Mets' new park a challenge for Phils
NEW YORK - The first thing Shane Victorino did when the Phillies walked into the New York Mets' new $900 million digs for the first time yesterday was take a peek at the outfield.

If he cared to, he could have easily envisioned himself running a long, long way, either chasing down fly balls in the deep power alleys, or circling the bases after one of his hits took a crazy carom off the sharply angled right-field fence.

"This park definitely has a lot of different angles out there," Victorino said before the game. "I heard it plays big."

The Phillies and Mets began Chapter 2 of their heated NL East rivalry last night, and it's not difficult to see why Citi Field could give the Mets a distinct home-field advantage because of the way the teams are structured.

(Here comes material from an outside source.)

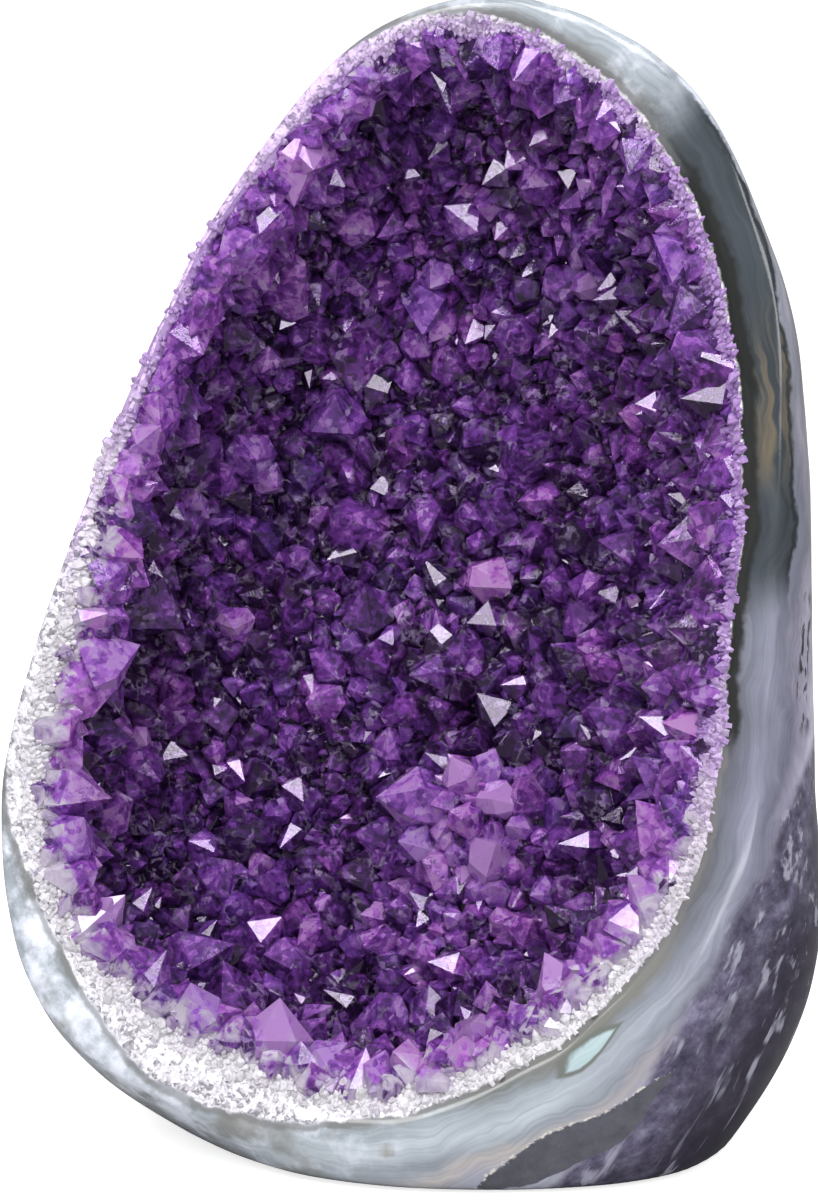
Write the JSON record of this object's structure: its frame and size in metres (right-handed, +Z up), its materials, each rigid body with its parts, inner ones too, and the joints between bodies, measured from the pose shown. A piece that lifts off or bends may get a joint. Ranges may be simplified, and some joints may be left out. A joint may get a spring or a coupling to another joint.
{
  "type": "amethyst geode",
  "caption": "Upright geode on a flat cut base: a smooth banded stone boulder sawn open to show a deep hollow lined with purple quartz crystals.",
  "frame": {"origin": "on the table under the middle of the whole geode's box", "axes": "+Z up from the cut base; the open face with the crystals looks along -Y and leans back"},
  "size_m": [0.1154, 0.0778, 0.1622],
  "materials": {
    "banded_stone": "ground and polished, pale blue-grey agate bands over dark slate basalt",
    "milky_quartz": "sugary white and lavender quartz, sparkling",
    "amethyst_crystal": "clear purple quartz with sharp bright facets"
  },
  "bodies": {
    "root": {"stone_shell": "banded_stone", "crystal_lining": "amethyst_crystal"}
  },
  "joints": []
}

With Ryan Howard, Chase Utley and Raul Ibanez, the Phillies' lefthanded power could be stifled by the ballpark's dimensions in right field.

The deepest part of the ballpark is in right-center - 415 feet. A hit to straightaway right has to travel about 400 feet to leave the park. It's 330 down the right-field line, nothing unusual there, but the fence dramatically juts out to 383 feet, where it also rises. The angle is such that balls carom off the right-field wall toward center.

"It looks pretty big," Phils manager Charlie Manuel said as he surveyed the outfield from the dugout. "Looks like a pretty good drive to right. I can see where in the corners there are different angles. And I've heard about the corners and how the ball can ricochet around. The rightfielder has to figure out how it comes off the walls. I can see where there can be a lot of triples."

But Manuel made it sound as if the dimensions were nothing his lefthanded power hitters couldn't handle, even though the ballpark won't be as friendly to his southpaw sluggers as Citizens Bank Park.

"I've heard people talk about our ballpark - and don't get me wrong, Citizens Bank Park is a good ballpark to hit in," he said. "But if you go back and check, I think we can hit anywhere. I think if Ryan Howard hits the ball here, he can get it out in left field or right field or center field. And I think Utley can go out of here anywhere. Heck, I think Jimmy Rollins can hit the ball out of here. If we hit it good, it'll go."

Manuel was correct about Citi Field's being a haven for triples. Entering last night's game, the Mets led the majors with 12. They had 11 triples by 10 different players in a 10-game span from April 19 to April 29, a stretch in which they played seven home games. It will shock no one if speedy Mets shortstop Jose Reyes approaches 30 triples this season. He led the majors with 19 last year.

Ibanez seemed more interested in learning his way around the field than in hitting.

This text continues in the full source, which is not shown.